Apple using cloud vendors for iCloud storage. You think they couldn’t do it themselves? They couldn’t find and pay and support all the tech their own? Of course they could. But they have better things to do than to reinvent the wheel I.e building value on top of dumb compute and that’s iCloud.
It's not that deep
I think a hybrid approach works best (store on Snowflake native and iceberg/tables where needed), and allows you the benefit of Snowflake without paying the cost for certain workloads (which really adds up).
We're going to see more of this (either open or closed source), since Snowflake has acquired Crunchydata, and the last major bastion is "traditional" database <> Snowflake.
Where pruning differences might arise for Iceberg tables is the structure of Parquet files and the availability of metadata. Both depend on the writer of the Parquet files. Metadata might be completely missing (e.g., no per column min/max), or partially missing (e.g., no page indexes), which will indeed impact the perf. This is why it's super important to choose a writer that produces rich metadata. The metadata can be backfilled / recomputed after the fact by the querying engine, but it comes at a cost.

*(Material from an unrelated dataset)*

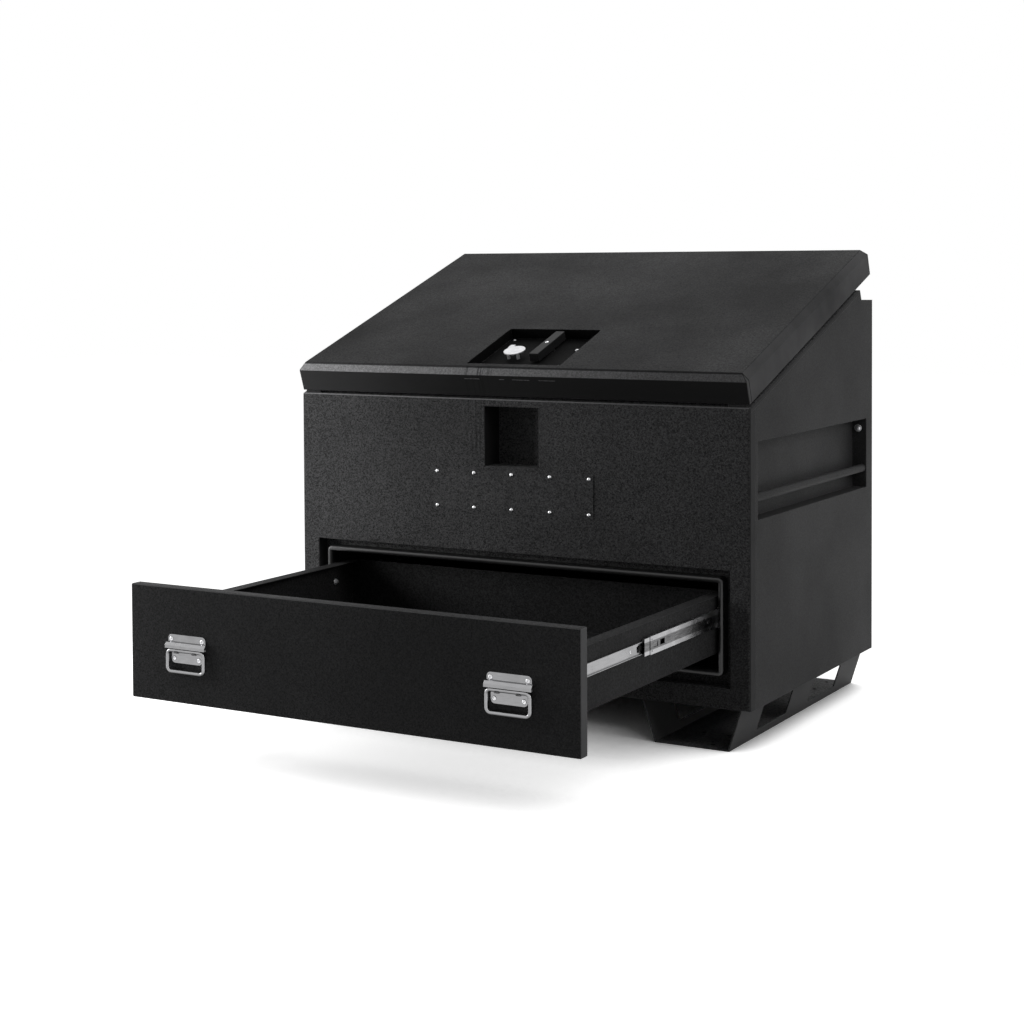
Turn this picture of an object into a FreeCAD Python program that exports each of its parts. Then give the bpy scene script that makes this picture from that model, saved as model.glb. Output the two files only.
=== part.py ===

Another aspect is storage optimization: The ability to skip / prune files is intrinsically tied to the storage optimization quality of the table. If the table is neither clustered nor partitioned, or if the table has sub-optimally sized files, then all of these things will severely impact any engine's ability to skip files or subsets thereof.
I would be very curious if you can find a query on an Iceberg table that shows a better partition elimination rate in a different system.